Reflecting on the Current Meta of Grappling after ADCC
After a bit of a hiatus, we’re back and talking about what we love best: Stats, science, and game theory in BJJ and submission grappling. ADCC seems the best time to take a pause and look at the state of the meta and what the top level competitors are doing to win against elite competition.
We’ve noted before that emulating black belts may not be the best thing for someone totally new to the game. But it’s also worth noting that our research has shown that black belts are largely using the same finishers as everyone else, and the ones they are not using are often illegal at the lower levels.

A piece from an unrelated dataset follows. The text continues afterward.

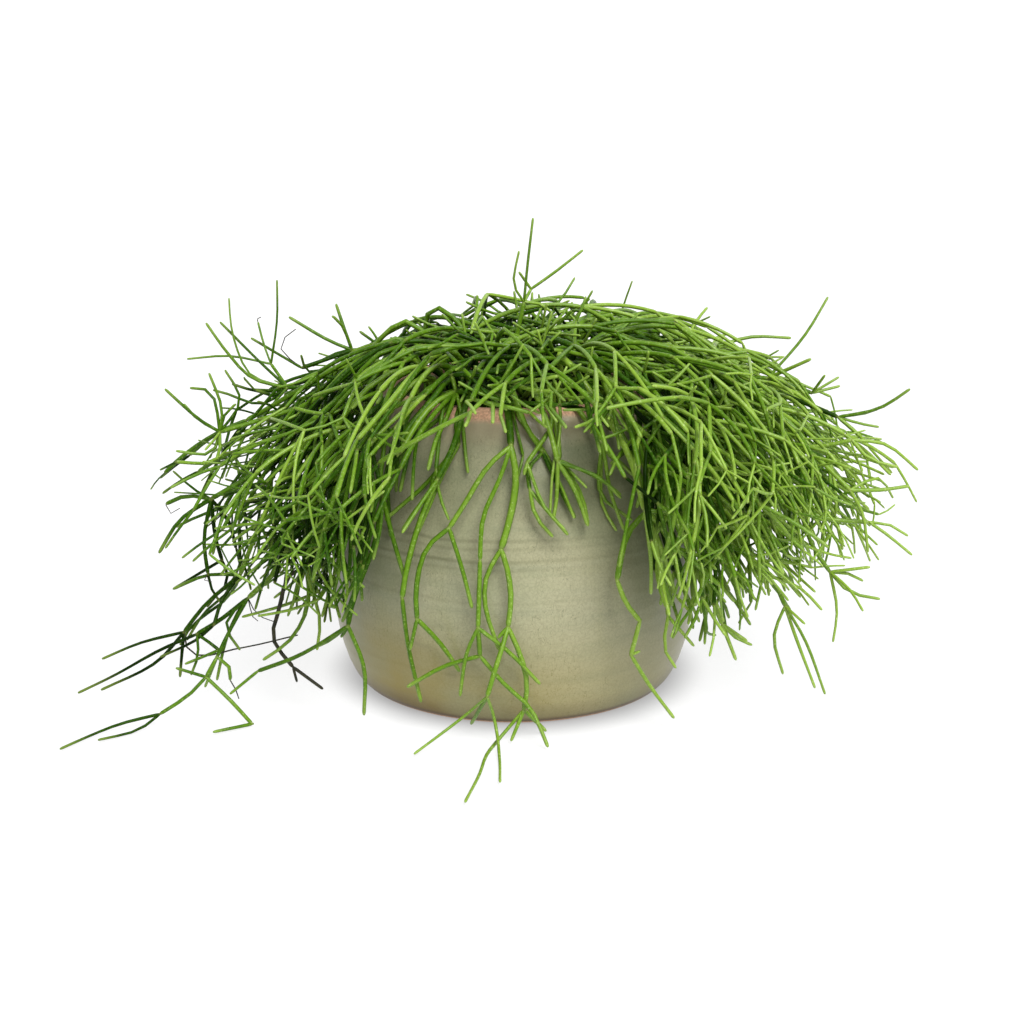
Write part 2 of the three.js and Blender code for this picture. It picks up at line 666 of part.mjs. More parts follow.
function growStem(thicket, parent, draws, roll, form, reach) {
  const start = endOf(parent);
  for (let attempt = 0; attempt < form.tries; attempt += 1) {
    const angle = draws.between(...form.angle);
    const turn = roll + draws.between(...WHORL_ROLL);
    const size = draws.between(...form.size);
    const leave = coneDirection(endDirection(parent), angle, turn);
    leave.addScaledVector(flowAt(start), form.pull).normalize();
    const arrive = leave.clone().addScaledVector(UP, (-form.droop * size) / DROOP_LENGTH).normalize();
    const end = start.clone().addScaledVector(leave.clone().add(arrive).normalize(), size);
    if (outsideMass(end, reach * draws.between(...WHORL_REACH))) continue;
    const route = [start];
    const steps = size > LONG_STEM ? 2 : 1;
    for (let j = 1; j <= steps; j += 1) route.push(onCurve(start, end, leave, arrive, j / steps));
    if (touchesPot(route, form.radius, JOINT_REACH)) continue;
    if (thicket.spareRoom(route, form.radius, parent.spray, JOINT_REACH) < 0) continue;
    return thicket.settle({ spray: parent.spray, parent, route, radius: form.radius });
  }
  return undefined;
}

function growWhorl(thicket, parent, draws, count, form, reach) {
  const roll = draws.between(0, FULL_TURN);
  const grown = [];
  for (let k = 0; k < count; k += 1) {
    const stem = growStem(thicket, parent, draws, roll + (FULL_TURN * k) / count, form, reach);
    if (stem) grown.push(stem);
  }
  return grown;
}

// A crown spray stands up from the middle of the soil and spreads level over it.
function growCrown(thicket, roots, spray, index) {
  const draws = new Draws(CROWN_SEED, spray);
  const azimuth = GOLDEN_TURN * index;
  const out = CROWN.inner + CROWN.spread * ((index * CROWN.spacing) % 1);
  const root = roots.nearest(out * Math.cos(azimuth), out * Math.sin(azimuth));
  for (let attempt = 0; attempt < CROWN.tries; attempt += 1) {
    const toward = azimuth + draws.between(...CROWN.turn);
    const lean = draws.between(...CROWN.lean);
    const top = heading(toward, 0).multiplyScalar(lean).add(root);
    top.z = Math.min(draws.between(...CROWN.height), massTop(top) - CROWN.under);
    const route = smoothRoute([...rootRoute(root), top], UP, undefined);
    if (thicket.spareRoom(route, LIMB, spray, 0) < 0) continue;
    const stem = thicket.settle({ spray, parent: undefined, route, radius: LIMB });
    for (const branch of growWhorl(thicket, stem, draws, CROWN.branches, CROWN_BRANCH, CROWN.branchReach)) {
      growWhorl(thicket, branch, draws, CROWN.twigs, CROWN_TWIG, CROWN.twigReach);
    }
    return;
  }
}

// An arching spray rises over the rim to its first joint and falls outward to its second.
function archingStems(thicket, root, spray, azimuth, reach, draws) {
  for (let attempt = 0; attempt < ARCHING.tries; attempt += 1) {
    const swing = ARCHING.swing + (ARCHING.moreSwing * attempt) / ARCHING.tries;
    const bearing = azimuth + draws.between(-swing, swing);
    const shell = draws.next();
    const lift = ARCHING.shellLift * shell + draws.between(...ARCHING.lift);
    const knee = heading(bearing, 0).multiplyScalar(draws.between(...ARCHING.rim));
    knee.z = Math.min(POT_HEIGHT + lift, massTop(knee) - ARCHING.under);
    const level = heading(bearing, ARCHING.level);
    const rise = smoothRoute([...rootRoute(root), knee], UP, level);
    if (touchesPot(rise, MAIN_STEM, ROOT_DEPTH + 2 * COLLAR)) continue;
    if (thicket.spareRoom(rise, MAIN_STEM, spray, 0) < 0) continue;
    for (let fallTry = 0; fallTry < ARCHING.falls; fallTry += 1) {
      const swerve = bearing + draws.between(...ARCHING.swerve);
      const share = ARCHING.share + ARCHING.shellShare * shell;
      const rho = Math.max(ARCHING.leastRadius, share * reach + draws.between(...ARCHING.shareSlack));
      const joint = heading(swerve, 0).multiplyScalar(rho);
      joint.z = massTop(joint) - ARCHING.under - (1 - shell) * draws.between(...ARCHING.depth);
      if (outsideMass(joint, reach)) continue;
      const arrive = flowAt(joint).addScaledVector(heading(swerve, ARCHING.plunge), 0.5).normalize();
      const fall = [0, 1, 2, 3].map((i) => onCurve(knee, joint, level, arrive, i / 3));
      if (touchesPot(fall, LIMB, 0)) continue;
      if (thicket.spareRoom(fall, LIMB, spray, JOINT_REACH) < 0) continue;
      const stem = thicket.settle({ spray, parent: undefined, route: rise, radius: MAIN_STEM });
      return [stem, thicket.settle({ spray, parent: stem, route: fall, radius: LIMB })];
    }
  }
  return [];
}

function growArching(thicket, roots, spray, index) {
  const draws = new Draws(ARCHING_SEED, spray);
  const open = 2 * ARCHING.clearFront;
  const degrees = ARCHING.clearFront - 90 + (360 - open) * ((index * ARCHING.spacing) % 1);
  const azimuth = (degrees * Math.PI) / 180;
  const reach = massReach(azimuth);
  const root = roots.nearest(ARCHING.rootRadius * Math.cos(azimuth), ARCHING.rootRadius * Math.sin(azimuth));
  const [stem, limb] = archingStems(thicket, root, spray, azimuth, reach, draws);
  const inner = reach - ARCHING.rimShortfall;
  for (const branch of growWhorl(thicket, stem, draws, ARCHING.rimBranches, RIM_BRANCH, inner)) {
    growWhorl(thicket, branch, draws, ARCHING.rimTwigs, RIM_TWIG, reach);
  }
  for (const branch of growWhorl(thicket, limb, draws, ARCHING.limbBranches, LIMB_BRANCH, reach)) {
    growWhorl(thicket, branch, draws, ARCHING.limbTwigs, LIMB_TWIG, reach);
  }
}

// Last stems at the free ends of crown and arching sprays
function growTips(thicket, seeds, rule) {
  const traced = Object.keys(TRACED_SPRAYS).length;
  const carried = new Set(thicket.stems.map((stem) => stem.parent));
  const ends = thicket.stems.filter((stem) => {
    const rho = fromAxis(endOf(stem));
    const within = rho >= rule.nearest && rho <= rule.furthest && endOf(stem).z >= rule.lowest;
    return stem.spray >= traced && !carried.has(stem) && within;
  });
  ends.forEach((stem, index) => {
    const end = endOf(stem);
    const reach = massReach(Math.atan2(end.y, end.x)) + rule.further;
    growWhorl(thicket, stem, new Draws(seeds, index), 1, rule.form, reach);
  });
}

// The whole plant, spray by spray, with the name of each

function growPlant() {
  const thicket = new Thicket();
  const roots = new RootField();
  const names = [];
  for (const [name, shape] of Object.entries(TRACED_SPRAYS)) {
    growTraced(thicket, roots, names.length, shape);
    names.push(`spray_${name}`);
  }
  for (let index = 0; index < CROWN.count; index += 1) {
    growCrown(thicket, roots, names.length, index);
    names.push(`spray_crown_${index + 1}`);
  }
  for (let index = 0; names.length < SPRAY_COUNT; index += 1) {
    growArching(thicket, roots, names.length, index);
    names.push(`spray_arching_${index + 1}`);
  }
  growTips(thicket, CROWN_TIP_SEED, CROWN_TIPS);
  growTips(thicket, OUTER_TIP_SEED, OUTER_TIPS);
  return { stems: thicket.stems, names };
}

// Solids

const wasm = await Module();
wasm.setup();

function solidOf(geometry) {
  const bare = geometry.clone();
  bare.deleteAttribute('normal');
  bare.deleteAttribute('uv');
  const merged = mergeVertices(bare, 1e-4);
  return new wasm.Manifold(new wasm.Mesh({
    numProp: 3,
    vertProperties: new Float32Array(merged.attributes.position.array),
    triVerts: new Uint32Array(merged.index.array),
  }));
}

function geometryOf(solid) {
  const mesh = solid.getMesh();
  const geometry = new THREE.BufferGeometry();
  geometry.setAttribute('position', new THREE.BufferAttribute(new Float32Array(mesh.vertProperties), 3));
  geometry.setIndex(new THREE.BufferAttribute(new Uint32Array(mesh.triVerts), 1));
  geometry.computeVertexNormals();
  return geometry;
}

function turned(points) {
  const lathe = new THREE.LatheGeometry(points.map(([r, z]) => new THREE.Vector2(r, z)), POT_SIDES);
  return lathe.rotateX(Math.PI / 2);
}

function cavityRadius(z) {
  return potRadius(z) - WALL;
}

function potGeometry() {
  const lip = LIP_ANGLES.map((degrees) => {
    const turn = THREE.MathUtils.degToRad(degrees);
    const inset = LIP_ROUNDING * (1 - Math.cos(turn));
    return [inset, POT_HEIGHT - LIP_ROUNDING * (1 - Math.sin(turn))];
  });
  const outer = WALL_HEIGHTS.map((z) => [potRadius(z), z]);
  const inner = [...CAVITY_HEIGHTS].reverse().map((z) => [cavityRadius(z), z]);
  return turned([
    [0, 0],
    [FOOT_RADIUS - FOOT_EDGE / 2, 0],
    [potRadius(FOOT_EDGE), FOOT_EDGE],
    ...outer,
    ...lip.map(([inset, z]) => [RIM_RADIUS - inset, z]),
    ...[...lip].reverse().map(([inset, z]) => [RIM_RADIUS - WALL + inset, z]),
    ...inner,
    [cavityRadius(FLOOR_THICKNESS), FLOOR_THICKNESS],
    [0, FLOOR_THICKNESS],
  ]);
}

function soilSolid(rootStems) {
  const side = CAVITY_HEIGHTS.map((z) => [cavityRadius(z) - SEAT_GAP, z]);
  const edge = SOIL_Z - SOIL_EDGE_DROP;
  const body = turned([
    [0, FLOOR_THICKNESS + SEAT_GAP],
    [cavityRadius(FLOOR_THICKNESS) - SEAT_GAP, FLOOR_THICKNESS + SEAT_GAP],
    ...side,
    [cavityRadius(edge) - SOIL_EDGE_GAP, edge],
    [SOIL_LEVEL_RADIUS, SOIL_Z],
    [0, SOIL_Z],
  ]);
  return rootStems.reduce((soil, stem) => {
    const radius = (stem.radius + SEAT_GAP) / Math.cos(Math.PI / HOLE_SIDES);
    const bottom = SOIL_Z - ROOT_DEPTH - SEAT_GAP;
    const depth = SOIL_Z + 1 - bottom;
    const hole = new THREE.CylinderGeometry(radius, radius, depth, HOLE_SIDES).rotateX(Math.PI / 2);
    hole.translate(stem.route[0].x, stem.route[0].y, bottom + depth / 2);
    return soil.subtract(solidOf(hole));
  }, solidOf(body));
}

// A curve through a route's own points, so that the tube's rings stand on them
class RouteCurve extends THREE.Curve {
  constructor(route) {
    super();
    this.route = route;
  }

  getPointAt(u) {
    const place = u * (this.route.length - 1);
    const i = Math.min(Math.floor(place), this.route.length - 2);
    return along(this.route[i], this.route[i + 1], place - i);
  }

  getPoint(u) {
    return this.getPointAt(u);
  }

  getTangentAt(u) {
    const i = Math.round(u * (this.route.length - 1));
    const before = this.route[Math.max(i - 1, 0)];
    const after = this.route[Math.min(i + 1, this.route.length - 1)];
    return direction(before, after);
  }
}

// A run is a stem and, joint after joint to a tip, the straightest of those that grow on from it.
function runsOf(stems) {
  const continued = new Set();
  const runs = [];
  for (const stem of stems) {
    if (continued.has(stem)) continue;
    const run = [];
    for (let next = stem; next; next = straightestAfter(next, stems)) {
      run.push(next);
      continued.add(next);
    }
    runs.push(run);
  }
  return runs;
}

function straightestAfter(stem, stems) {
  let best;
  let straightness = STRAIGHT_ENOUGH;
  for (const other of stems) {
    if (other.parent !== stem) continue;
    const turn = endDirection(stem).dot(direction(other.route[0], other.route[1]));
    if (turn > straightness) [best, straightness] = [other, turn];
  }
  return best;
}

// One tube along a run. Its base is pinched and sunk into the stem that it grows from.
function runSolid(run) {
  const [first] = run;
  const rings = run.flatMap((stem) => {
    return stem.route.slice(1).map((p) => ({ p, size: stem.radius / first.radius }));
  });
  if (first.parent) {
    const base = first.route[0].clone().addScaledVector(endDirection(first.parent), -JOINT_OVERLAP);
    rings.unshift({ p: base, size: JOINT_PINCH });
  } else {
    rings.unshift({ p: first.route[0], size: 1 });
  }
  const section = new THREE.Shape(Array.from({ length: STEM_SIDES }, (_, k) => {
    const turn = (FULL_TURN * k) / STEM_SIDES;
    return new THREE.Vector2(first.radius * Math.cos(turn), first.radius * Math.sin(turn));
  }));
  const tube = new THREE.ExtrudeGeometry(section, {
    steps: rings.length - 1,
    bevelEnabled: false,
    extrudePath: new RouteCurve(rings.map((ring) => ring.p)),
  });
  const { position } = tube.attributes;
  for (let i = 0; i < position.count; i += 1) {
    const corner = new THREE.Vector3().fromBufferAttribute(position, i);
    const ring = rings.reduce((a, b) => (corner.distanceTo(b.p) < corner.distanceTo(a.p) ? b : a));
    corner.lerp(ring.p, 1 - ring.size);
    position.setXYZ(i, corner.x, corner.y, corner.z);
  }
  return solidOf(tube);
}

// The named parts

const plant = growPlant();
const potted = new THREE.Group();

function addPart(name, geometry, material) {
  const mesh = new THREE.Mesh(geometry, material);
  mesh.name = name;
  potted.add(mesh);
}

addPart('pot', potGeometry(), glaze);
addPart('soil', geometryOf(soilSolid(plant.stems.filter((stem) => !stem.parent))), earth);

plant.names.forEach((name, spray) => {
  const stems = plant.stems.filter((stem) => stem.spray === spray);
  const solid = runsOf(stems).map(runSolid).reduce((joined, next) => joined.add(next));
  addPart(name, geometryOf(solid), greens[spray % greens.length]);
});

export default potted;
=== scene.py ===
"""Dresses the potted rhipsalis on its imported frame: a glazed pot, soil, and branching green stems."""

import json
import logging
import math
from dataclasses import dataclass, replace
from enum import Enum
from functools import lru_cache
from typing import Dict, List, Optional, Sequence, Tuple, Union

import bmesh
import bpy
import numpy as np
from mathutils import Euler, Matrix, Vector, noise

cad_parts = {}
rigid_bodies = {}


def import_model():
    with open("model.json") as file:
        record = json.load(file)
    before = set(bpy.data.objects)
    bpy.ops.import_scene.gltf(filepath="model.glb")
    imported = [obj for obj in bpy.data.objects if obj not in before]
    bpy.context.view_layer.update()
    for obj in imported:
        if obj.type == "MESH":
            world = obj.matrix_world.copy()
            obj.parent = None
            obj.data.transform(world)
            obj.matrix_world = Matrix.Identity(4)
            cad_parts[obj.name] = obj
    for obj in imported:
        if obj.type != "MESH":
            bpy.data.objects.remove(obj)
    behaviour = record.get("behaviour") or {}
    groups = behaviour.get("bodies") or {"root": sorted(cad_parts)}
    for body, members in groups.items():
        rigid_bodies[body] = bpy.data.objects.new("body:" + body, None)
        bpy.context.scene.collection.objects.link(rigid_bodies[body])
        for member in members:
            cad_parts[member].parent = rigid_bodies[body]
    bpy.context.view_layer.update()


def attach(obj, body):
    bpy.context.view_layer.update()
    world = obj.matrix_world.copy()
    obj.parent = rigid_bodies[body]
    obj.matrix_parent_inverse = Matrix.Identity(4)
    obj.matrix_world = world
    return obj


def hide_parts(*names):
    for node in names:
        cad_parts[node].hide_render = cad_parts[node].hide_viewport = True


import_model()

LOG = logging.getLogger("rhipsalis")
BODY = "root"
MM = 0.001
IMAGE_PIXELS = 1024
FULL_TURN = 2 * math.pi
GOLDEN_TURN = 2.399963
WELD = 1e-6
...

ADCC is a tournament where it’s rules and stakes encourage tactical play. As we mentioned in a previous podcast, more than 90% of previous ADCC matches have been won by the athlete with the first score. This has resulted in a hyper awareness of the rules and optimal play. Sometimes this makes matches a little slow, as opponents are very reluctant to take risks (of course, not always though). Here’s some current trends that stood out to us in the meta:
Knee Shield Half Guard and Butterfly Guard
We saw Craig Jones, Lachlan Giles, and Gordon Ryan all use modified versions of knee shield (and it’s variations like z guard), and the butterfly guard. The guards served as a launching point for inversions and leg entanglements. Each fighter had their own slightly different takes on the position, with Gordon Ryan favoring being up on his back hand, and Craig Jones having a strong hook on the back of the hip. Lachlan Giles used the butterfly guard in combination with the de la riva.
This fits with research that we’ve done showing that high level grapplers don’t use static guards, but attack with multiple guards in sequence. It’s also worth paying attention to it you’re looking to develop you leg attacks from the bottom.
Back Takes Are the New Guard Pass
There were surprisingly few guard passes to side mount at ADCC, with competitors often going straight to the back from a pass. We also saw some athletes going straight to the back from takedowns. And of course, inversion attacks were employed by many of the lighter athletes. This makes sense, as the number one ADCC submission was a rear naked choke, making up thirteen out of thirty-five submissions.
Two things to factor in here is that many people are learning to counter leg attacks with back takes, Gordon Ryan in particular showcased this against Lachlan Giles. But also, the rules of ADCC emphasis that in order for some positions to be scored, an opponents shoulders must be pinned to the ground.
Naturally, this encourages opponents to get one or both shoulders off the mat, which opens up back takes. But it’s more than that. The back is the ultimate endgame position, one person can be 100% offensive while the other is 100% defensive. In side control, a huge amount of energy must be expended just to keep an opponent in place. At the highest levels, athletes are skipping it whenever possible.
Body Lock Takedowns
We saw in a very low success rate in single leg takedowns, at least scored ones. Due to the aforementioned rules for shoulders needing to be on the mat, it was almost impossible for single legs to score at ADCC, since opponents could easily sit up on their hands or elbows. Instead, we saw successful competitors like JT Torres using body lock takedowns, which give greater upper body control.
Leglocks Are Alive & Well
Will the leglock craze ever end or is it a permanent part of the meta? Some people speculate that the other fifty percent of the body we used to ignore is reaching it’s end, as competitors develop defenses to the various leg entanglements. But it showed no signs of slowing down at ADCC, as heelhooks, ankle locks, and toeholds made up 31% of submissions, second only to the RNC.
Not sure if this is significant, but most leglocks came in the absolute division, where Lachlan Giles went on a legendary leg locking run.